* start Supplied material *

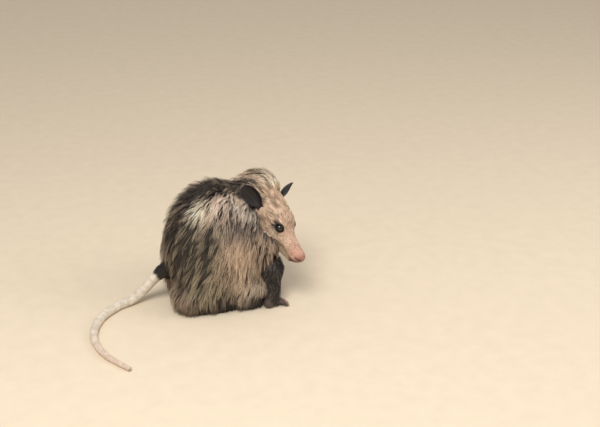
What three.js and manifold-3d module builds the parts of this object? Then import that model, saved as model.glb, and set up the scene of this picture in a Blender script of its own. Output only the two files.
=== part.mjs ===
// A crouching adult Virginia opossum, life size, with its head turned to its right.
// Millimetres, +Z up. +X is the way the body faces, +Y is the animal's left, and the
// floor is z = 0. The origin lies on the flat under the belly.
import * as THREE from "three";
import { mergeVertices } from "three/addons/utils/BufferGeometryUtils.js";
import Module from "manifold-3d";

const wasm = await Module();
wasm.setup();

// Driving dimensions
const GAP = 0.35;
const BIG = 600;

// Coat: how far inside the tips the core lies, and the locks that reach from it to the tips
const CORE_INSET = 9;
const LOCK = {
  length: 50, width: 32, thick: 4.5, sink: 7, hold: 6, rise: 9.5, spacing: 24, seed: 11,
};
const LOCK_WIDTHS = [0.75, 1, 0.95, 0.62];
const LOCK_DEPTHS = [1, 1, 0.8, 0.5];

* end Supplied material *

To do:
Can you give every line above again, exactly as written?

Answer to this exercise:
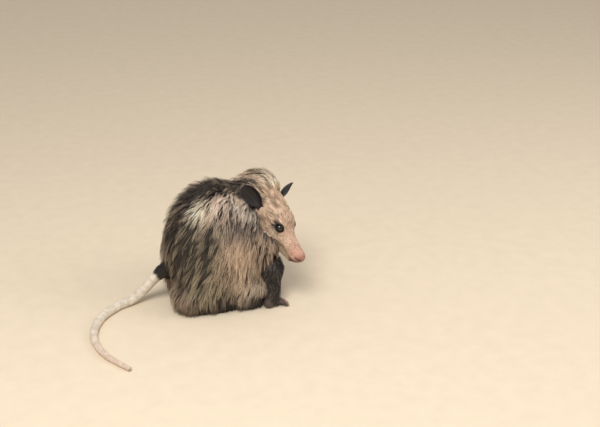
What three.js and manifold-3d module builds the parts of this object? Then import that model, saved as model.glb, and set up the scene of this picture in a Blender script of its own. Output only the two files.
=== part.mjs ===
// A crouching adult Virginia opossum, life size, with its head turned to its right.
// Millimetres, +Z up. +X is the way the body faces, +Y is the animal's left, and the
// floor is z = 0. The origin lies on the flat under the belly.
import * as THREE from "three";
import { mergeVertices } from "three/addons/utils/BufferGeometryUtils.js";
import Module from "manifold-3d";

const wasm = await Module();
wasm.setup();

// Driving dimensions
const GAP = 0.35;
const BIG = 600;

// Coat: how far inside the tips the core lies, and the locks that reach from it to the tips
const CORE_INSET = 9;
const LOCK = {
  length: 50, width: 32, thick: 4.5, sink: 7, hold: 6, rise: 9.5, spacing: 24, seed: 11,
};
const LOCK_WIDTHS = [0.75, 1, 0.95, 0.62];
const LOCK_DEPTHS = [1, 1, 0.8, 0.5];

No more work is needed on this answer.